The core problem is that decentralization exists on a spectrum, not as a binary choice. A protocol can have decentralized settlement but centralized development, centralized governance, centralized front-end access, concentrated token ownership, or one foundation making most real decisions. Calling something "DeFi" does not prove it is genuinely decentralized. It may just mean the liability map has been shredded and scattered across Discord, GitHub, token votes, and legal wrappers.

MiCA does not yet provide a clean test for separating genuinely decentralized infrastructure from what regulators call "DeFi cosplay" with a company hiding behind it. The European Commission's review specifically asks for feedback on DeFi, staking, lending, borrowing, NFTs, prediction markets, and perpetual futures.
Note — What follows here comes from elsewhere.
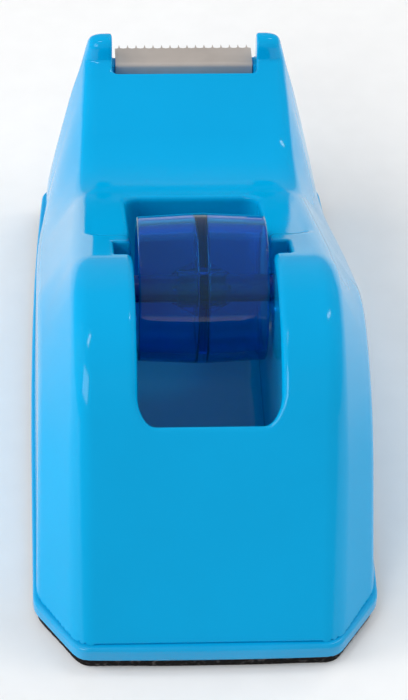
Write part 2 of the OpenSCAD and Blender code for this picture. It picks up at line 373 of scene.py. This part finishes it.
def form(x, y, z):
    """The body without its openings, and the distance above its top line."""
    top = path_distance(TOP_LINE, y, z)
    crease = path_distance(CREASE_LINE, y, z)
    shoulder = path_distance(SHOULDER_LINE, y, z)
    narrowing = (TOP_HALF - EAR_HALF) / (FRONT_Y - CROWN[0])
    edge_x = TOP_HALF - np.maximum(y - CROWN[0], 0) * narrowing
    wall_x = side_x(y) - LIP - DRAFT * z
    flank_width = np.maximum(shoulder - crease, LEAST_FLANK)
    spread = (wall_x - edge_x) / flank_width
    depth = -crease / flank_width
    swell = 2 * np.maximum(depth * (1 - depth), 0)
    bulge = NECK_BULGE * rise(y, *BULGE_FADE) * (wall_x - edge_x) * swell
    facet = (np.abs(x) - edge_x - bulge + spread * crease) / np.sqrt(1 + spread * spread)
    flank = smooth_max(facet, np.abs(x) - wall_x, SIDE_EDGE)
    low_front = rise(y, *EDGE_FADE_Y) * (1 - rise(z, *EDGE_FADE_Z))
    edge = TOP_EDGE - (TOP_EDGE - FRONT_EDGE) * low_front
    return smooth_max(flank, top, edge), top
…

How to Understand MiCA's Incomplete Coverage of Crypto Services

  • Staking Services: MiCA covers custody but does not separately regulate staking as its own full business model. Native solo staking, custodial exchange staking, liquid staking tokens, restaking, delegated validation, yield products, and pooled validator services do not carry the same risks, yet retail users often see only one word: "staking." That word can hide lock-up periods, slashing risk, validator risk, liquidity risk, smart contract risk, counterparty risk, and unclear tax treatment.
  • Lending and Borrowing: Centralized lenders have already shown how quickly "yield" can become balance-sheet roulette. DeFi lending adds liquidation mechanics, oracle risk, governance risk, smart contract risk, and liquidity spirals. Users may still receive insufficient information about fees, yields, collateral changes, use of assets, dispute rights, and insolvency rights.
  • Non-Fungible Tokens (NFTs): MiCA excludes crypto-assets that are unique and not fungible with other crypto-assets, which sounds reasonable for a one-of-one digital artwork. It becomes much less clear when NFTs are issued in large collections, fractionalized, used for financial claims, tied to real-world assets, or traded like speculative tokens. Europe still has not settled where collectible markets end and financial markets begin.

The critical question users actually care about remains unanswered: "Who eats the loss when the yield product breaks?" MiCA improves disclosure around regulated services, but it does not fully answer that question.

Why Stablecoin Rules Do Not Guarantee European Liquidity

MiCA is toughest on stablecoins, requiring proper authorization to operate in the EU and closer oversight for significant issuers. That is a real improvement over the old "trust me, bro, the reserves are fine" era. However, MiCA does not solve Europe's deeper stablecoin problem: the market is still structurally dollar-heavy.

Even when stablecoins are MiCA-compliant, the most liquid instruments remain tied to the U.S. dollar, not the euro. Europe can regulate stablecoins, but regulation alone does not magically create deep euro-denominated liquidity. This creates an uncomfortable outcome. MiCA may make EU stablecoin markets safer, but also smaller or less competitive if global liquidity keeps flowing through non-EU dollar rails, offshore venues, or DeFi protocols outside the direct reach of European supervisors.

What Happens When Regulators Use Passporting?

MiCA lets an authorized crypto-asset service provider operate across the EU through a system called passporting. That is the point of the framework: to give Europe a single market for crypto services. Done well, it eliminates the need for firms to navigate 27 different national rulebooks. Done badly, it lets firms hunt for the easiest national regulator and then use that license across the entire bloc.

Early MiCA authorization work has already raised concerns about inconsistent national supervision and unresolved material issues. This supervisory arbitrage, where firms shop for the most lenient regulator, remains a persistent challenge even under the unified framework.

The European Commission's review, which asks whether MiCA remains fit for purpose after early implementation, signals that regulators are aware these gaps exist. Whether new rules will emerge to address DeFi, staking, and liquidity challenges remains an open question as Europe's crypto market continues to evolve under its first unified regulatory framework.